Problem statement
Copy each line below that includes "model".

Dataset excerpt
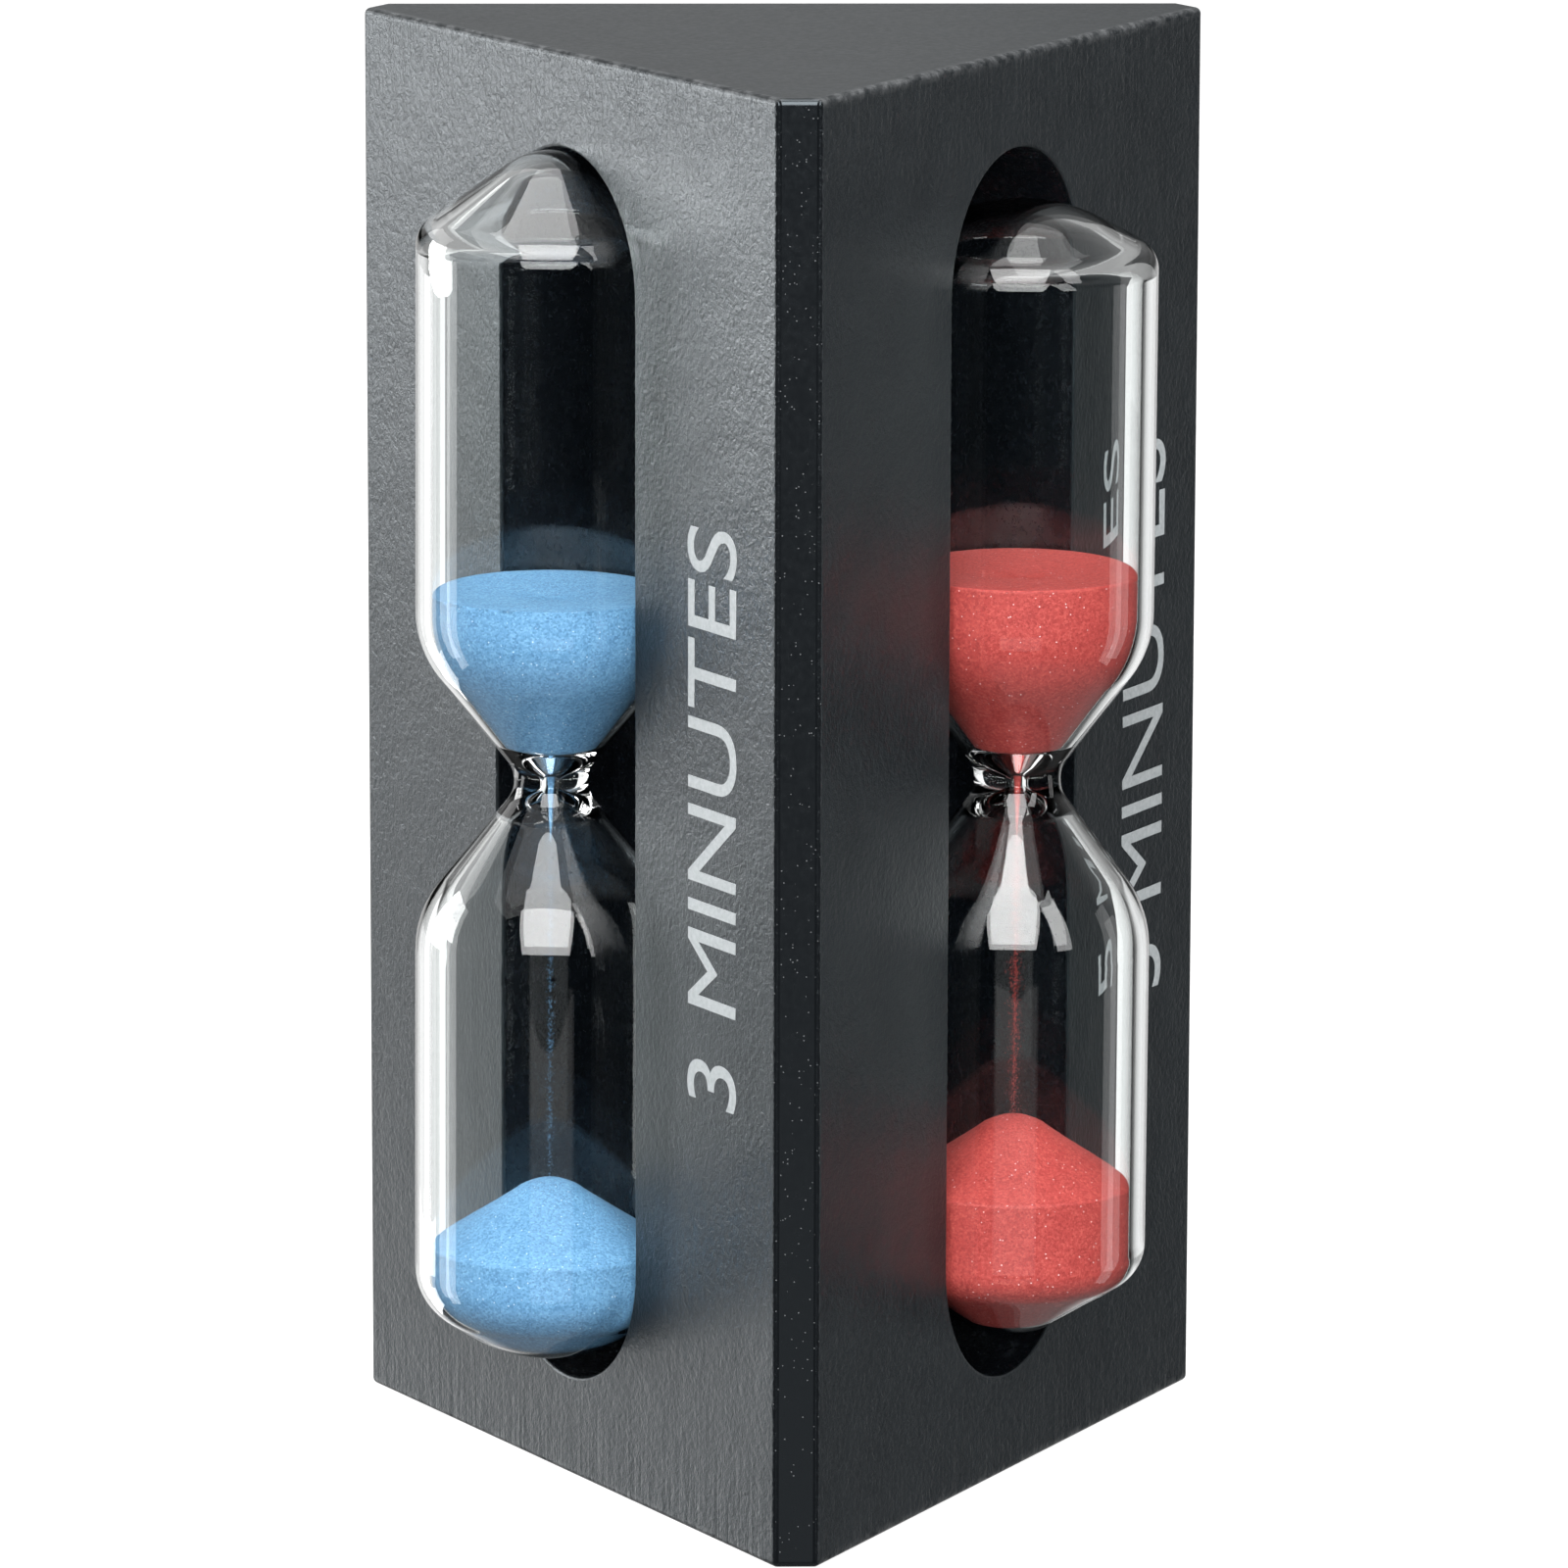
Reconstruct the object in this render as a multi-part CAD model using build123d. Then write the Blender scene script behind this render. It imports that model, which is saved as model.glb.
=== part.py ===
from build123d import *
import math
import os

# Triangular sand timer: one lacquered wooden prism with a pocket in each side, and in each
# pocket a sealed glass vial of sand glued to the pocket floor.
# Millimetres, +Z up. The origin is the centre of the base, on the plane it stands on.

# ---- block ----
block_height = 100.0
block_side = 62.0  # side of the triangle between its sharp corners
corner_flat = 3.0  # width of the flat that cuts each corner off
edge_ease = 0.45  # rounding along every outer edge
face_distance = block_side / (2 * math.sqrt(3))  # centre of the block to a side face

# ---- pockets, one cutter pass each, with fully round ends ----
pocket_width = 18.9
pocket_low_z = 7.1
pocket_high_z = 93.4
pocket_depth = 9.4
pocket_rim_ease = 0.25

# ---- vials ----
neck_z = 49.6  # height of the narrowest point of every vial
tube_wall = 1.1
crown_wall = 1.5  # glass at the sealed top end
base_wall = 1.8  # glass at the sealed bottom end
cone_rise = 9.3  # neck to where the cone's slope would meet the tube, up and down
neck_half = 0.8  # half the height of the straight neck before it opens out
cone_round = 7.5  # rounding between tube and cone
neck_round = 2.2  # rounding between cone and neck
funnel_r = 3.5  # inside, the cone ends here and a flatter funnel begins
funnel_top = 2.0  # height of that point over the neck
funnel_round = 2.0
orifice_r = 0.45
orifice_half = 0.6
orifice_round = 0.8
pole_share = 0.97  # share of an end's flat that its rounding takes up

# ---- sand ----
thread_r = 0.36  # falling thread of sand
dip = 0.6  # hollow in the middle of the upper sand
heap_cap_r = 2.2  # rounded top of the lower heap
heap_cap_drop = 0.7

# ---- adhesive ----
bead_r = 2.6
bead_high_z = 62.0
bead_low_z = 18.5
bead_length = 2.2

# Each vial: the azimuth of its face, how far its axis stands out from the face, its lean
# (degrees, foot outwards), tube and neck radii, end heights, and its sand levels. An end is its
# flat's radius, its height from the pole to where its slope meets the tube, and its shoulder round.
vials = {
    "3_min": dict(
        azimuth=210.0, offset=1.1, lean=0.35, tube_r=9.35, neck_r=2.55,
        low_z=8.8, high_z=93.3, low_end=(3.1, 4.0, 5.4), high_end=(2.05, 5.7, 5.6),
        level=62.9, heap_top=21.5, heap_edge=17.0,
    ),
    "5_min": dict(
        azimuth=-30.0, offset=0.3, lean=-0.27, tube_r=9.25, neck_r=3.0,
        low_z=10.3, high_z=89.9, low_end=(2.1, 4.7, 3.2), high_end=(2.9, 3.4, 2.3),
        level=64.3, heap_top=25.8, heap_edge=21.2,
    ),
    "4_min": dict(
        azimuth=90.0, offset=0.7, lean=0.0, tube_r=9.3, neck_r=2.8,
        low_z=9.6, high_z=91.5, low_end=(2.6, 4.3, 4.2), high_end=(2.4, 4.5, 4.0),
        level=63.6, heap_top=23.6, heap_edge=19.0,
    ),
}


def at_face(azimuth, offset=0.0, lean=0.0):
    """Frame whose +X leaves the face, offset from it, leaning about the height of the neck."""
    out = Rot(0, 0, azimuth) * Pos(face_distance + offset, 0, neck_z)
    return out * Rot(0, -lean, 0) * Pos(0, 0, -neck_z)


def make_block():
    corners = []
    apex_radius = block_side / math.sqrt(3)
    for number in range(3):
        angle = math.radians(-90 + 120 * number)
        along = Vector(math.cos(angle), math.sin(angle))
        across = Vector(-math.sin(angle), math.cos(angle))
        centre = along * (apex_radius - corner_flat / 2 / math.tan(math.radians(30)))
        corners.append(centre - across * (corner_flat / 2))
        corners.append(centre + across * (corner_flat / 2))
    outline = make_face(Polyline(*corners, close=True))
    prism = extrude(outline, block_height)
    prism = fillet(prism.edges(), edge_ease)
    straight = pocket_high_z - pocket_low_z - pocket_width
    middle = (pocket_high_z + pocket_low_z) / 2
    for vial in vials.values():
        plane = Plane(at_face(vial["azimuth"]) * Pos(0, 0, middle) * Rot(0, 90, 0))
        mouth = plane * Rot(0, 0, 180) * SlotCenterToCenter(straight, pocket_width)
        prism -= extrude(mouth, -pocket_depth)
        prism -= extrude(mouth, 1.0)
    rims = []
    for vial in vials.values():
        angle = math.radians(vial["azimuth"])
        normal = Vector(math.cos(angle), math.sin(angle))
        face = [f for f in prism.faces().filter_by(GeomType.PLANE) if f.normal_at().dot(normal) > 0.999]
        face = sorted(face, key=lambda f: f.area)[-1]
        rims += list(face.inner_wires()[0].edges())
    return fillet(rims, pocket_rim_ease)


def round_for(flat, rise, reach):
    """Largest neat rounding where an end's flat turns into its slope."""
    half_turn = math.atan2(rise, reach) / 2
    return pole_share * flat / math.tan(half_turn)


def revolve_outline(tube_r, high_z, low_z, high_end, low_end, waist, waist_rounds, skin):
    """Turned solid: a sealed end, the tube, the waist, the tube and the other sealed end."""
    high_flat, high_rise, high_shoulder = high_end
    low_flat, low_rise, low_shoulder = low_end
    points = [(0, 0, high_z), (high_flat, 0, high_z), (tube_r, 0, high_z - high_rise)]
    points += [(r, 0, neck_z + rise) for r, rise in waist]
    points += [(r, 0, neck_z - rise) for r, rise in reversed(waist)]
    points += [(tube_r, 0, low_z + low_rise), (low_flat, 0, low_z), (0, 0, low_z)]
    rounds = [round_for(high_flat, high_rise, tube_r - high_flat), high_shoulder - skin]
    rounds += waist_rounds + waist_rounds[::-1]
    rounds += [low_shoulder - skin, round_for(low_flat, low_rise, tube_r - low_flat)]
    outline = FilletPolyline(*points, radius=rounds)
    axis = Line(points[0], points[-1])
    return revolve(make_face([*outline.edges(), axis]), Axis.Z)


def make_outside(vial):
    waist = [(vial["tube_r"], cone_rise), (vial["neck_r"], neck_half)]
    return revolve_outline(
        vial["tube_r"], vial["high_z"], vial["low_z"], vial["high_end"], vial["low_end"],
        waist, [cone_round, neck_round], 0.0,
    )


def make_cavity(vial):
    tube_r = vial["tube_r"] - tube_wall
    waist = [(tube_r, cone_rise), (funnel_r, funnel_top), (orifice_r, orifice_half)]
    return revolve_outline(
        tube_r, vial["high_z"] - crown_wall, vial["low_z"] + base_wall,
        vial["high_end"], vial["low_end"],
        waist, [cone_round, funnel_round, orifice_round], tube_wall,
    )


def turned(*outline):
    return revolve(make_face(Polyline(*[(r, 0, z) for r, z in outline], close=True)), Axis.Z)


def make_vial(vial):
    """Glass, upper sand, lower sand, thread and outer body of one vial, upright on its own axis."""
    outside = make_outside(vial)
    cavity = make_cavity(vial)
    glass = outside - cavity
    wide = vial["tube_r"]
    funnel_z = neck_z + orifice_half
    bed = turned((0, funnel_z), (wide, funnel_z), (wide, vial["level"]), (0, vial["level"] - dip))
    upper = cavity & bed
    top = vial["heap_top"]
    heap_shape = turned(
        (0, top), (heap_cap_r / 2, top - heap_cap_drop / 4), (heap_cap_r, top - heap_cap_drop),
        (wide - tube_wall, vial["heap_edge"]), (wide, vial["heap_edge"] - 0.5), (wide, 0), (0, 0),
    )
    lower = cavity & heap_shape
    fall = Pos(0, 0, (funnel_z + top) / 2) * Cylinder(thread_r, funnel_z - top + 2.0)
    thread = fall - heap_shape - bed
    return glass, upper, lower, thread, outside


def make_bead(vial, outside, z):
    """Adhesive between the pocket floor and the back of the vial."""
    floor = at_face(vial["azimuth"], -pocket_depth + bead_length / 2) * Pos(0, 0, z)
    return floor * Rot(0, 90, 0) * Cylinder(bead_r, bead_length) - outside


os.makedirs("parts", exist_ok=True)
pieces = {"block": make_block()}
for name, vial in vials.items():
    place = at_face(vial["azimuth"], vial["offset"], vial["lean"])
    glass, upper, lower, thread, outside = [place * solid for solid in make_vial(vial)]
    pieces["glass_vial_" + name] = glass
    pieces["upper_sand_" + name] = upper
    pieces["lower_sand_" + name] = lower
    pieces["sand_thread_" + name] = thread
    pieces["upper_adhesive_" + name] = make_bead(vial, outside, bead_high_z)
    pieces["lower_adhesive_" + name] = make_bead(vial, outside, bead_low_z)
for node, solid in pieces.items():
    solid.label = node
    export_step(solid, "parts/" + node + ".step")
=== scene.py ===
import math
import random

import bpy
import bmesh
from mathutils import Matrix, Vector


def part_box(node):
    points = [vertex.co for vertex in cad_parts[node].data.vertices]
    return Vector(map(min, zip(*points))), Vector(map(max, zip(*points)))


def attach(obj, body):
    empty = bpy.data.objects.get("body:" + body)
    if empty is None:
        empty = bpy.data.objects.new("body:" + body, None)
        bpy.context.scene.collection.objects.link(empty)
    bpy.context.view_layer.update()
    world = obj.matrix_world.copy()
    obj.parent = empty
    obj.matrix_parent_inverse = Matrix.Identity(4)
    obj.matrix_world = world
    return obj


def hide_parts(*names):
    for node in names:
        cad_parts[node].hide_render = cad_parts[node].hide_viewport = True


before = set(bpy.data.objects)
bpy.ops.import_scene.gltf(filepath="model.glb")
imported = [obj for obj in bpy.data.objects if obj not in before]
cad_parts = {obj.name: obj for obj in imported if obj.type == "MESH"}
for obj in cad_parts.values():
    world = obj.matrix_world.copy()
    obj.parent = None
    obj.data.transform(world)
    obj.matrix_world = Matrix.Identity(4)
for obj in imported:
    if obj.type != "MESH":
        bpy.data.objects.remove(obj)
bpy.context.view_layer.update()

# Triangular sand timer: a black lacquered prism with a sealed glass vial of sand in each side.
# Metres, in the CAD frame: +Z up, origin at the centre of the base, front corner towards -Y.

MM = 0.001
BODY = "root"
rng = random.Random(41)

block_low, block_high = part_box("block")
HEIGHT = block_high.z - block_low.z
FACE_DISTANCE = block_high.y  # centre of the block to a side face; the back face looks along +Y
CORNER_DISTANCE = -block_low.y  # centre of the block to the flat on a corner

# ---- vials, turned as in the CAD, with thinner glass at the ends and a deeper funnel ----
NECK_Z = 49.6 * MM
TUBE_WALL = 1.1 * MM
CROWN_WALL = 1.15 * MM
CONE_RISE = 9.3 * MM
NECK_HALF = 0.8 * MM
CONE_ROUND = 7.5 * MM
NECK_ROUND = 2.2 * MM
FUNNEL = (3.3 * MM, 2.7 * MM)  # radius and height over the neck where the inner funnel begins
FUNNEL_ROUND = 2.0 * MM
ORIFICE = (0.5 * MM, 0.6 * MM)
ORIFICE_ROUND = 0.8 * MM
POLE_SHARE = 0.97
POCKET_R = 9.45 * MM
POCKET_ENDS = (16.55 * MM, 83.95 * MM)  # centres of the pocket's round ends
TUCK = 1.5 * MM  # how far in front of the face the glass starts to draw in
VIAL_SEGMENTS = 144

# ---- sand ----
GRAIN = 0.13 * MM
AIR_GAP = 0.05 * MM  # between the grains and the glass they lean on
DIP = 0.6 * MM
HEAP_CAP = 2.2 * MM
HEAP_CAP_DROP = 0.7 * MM
SAND_SEGMENTS = 224
RING_STEP = 0.14 * MM
THREAD_R = 0.3 * MM
STREAM_CORE = 4.5 * MM  # length below the neck
STREAM_GRAIN = 0.065 * MM

VIALS = {
    "3_min": dict(
        azimuth=210.0, offset=1.1, lean=0.35, tube_r=9.35, neck_r=2.55,
        low_z=8.8, high_z=93.3, low_end=(3.1, 4.0, 4.4), high_end=(1.75, 5.3, 2.4),
        base_wall=0.5, base_inside=(3.1, 3.8, 3.6),
        level=62.9, heap_top=21.5, heap_edge=17.0, label="3 MINUTES", colour="blue_sand",
        stream_grains=700, stream_spread=0.17,
        low_skew=0.0, high_skew=0.0,
    ),
    "5_min": dict(
        azimuth=-30.0, offset=0.3, lean=-0.27, tube_r=9.25, neck_r=3.0,
        low_z=10.3, high_z=89.9, low_end=(2.1, 4.7, 3.2), high_end=(2.9, 3.4, 2.3),
        base_wall=0.45, base_inside=(2.0, 4.2, 2.4),
        level=64.3, heap_top=25.8, heap_edge=21.2, label="5 MINUTES", colour="red_sand",
        stream_grains=1900, stream_spread=0.27,
        low_skew=0.9, high_skew=0.3,
    ),
    "4_min": dict(
        azimuth=90.0, offset=0.7, lean=0.0, tube_r=9.3, neck_r=2.8,
        low_z=9.6, high_z=91.5, low_end=(2.6, 4.3, 4.2), high_end=(2.4, 4.5, 4.0),
        base_wall=0.6, base_inside=(2.6, 4.0, 3.4),
        level=63.6, heap_top=23.6, heap_edge=19.0, label="4 MINUTES", colour="green_sand",
        stream_grains=1000, stream_spread=0.22,
        low_skew=0.3, high_skew=-0.3,
    ),
}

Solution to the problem
Reconstruct the object in this render as a multi-part CAD model using build123d. Then write the Blender scene script behind this render. It imports that model, which is saved as model.glb.
bpy.ops.import_scene.gltf(filepath="model.glb")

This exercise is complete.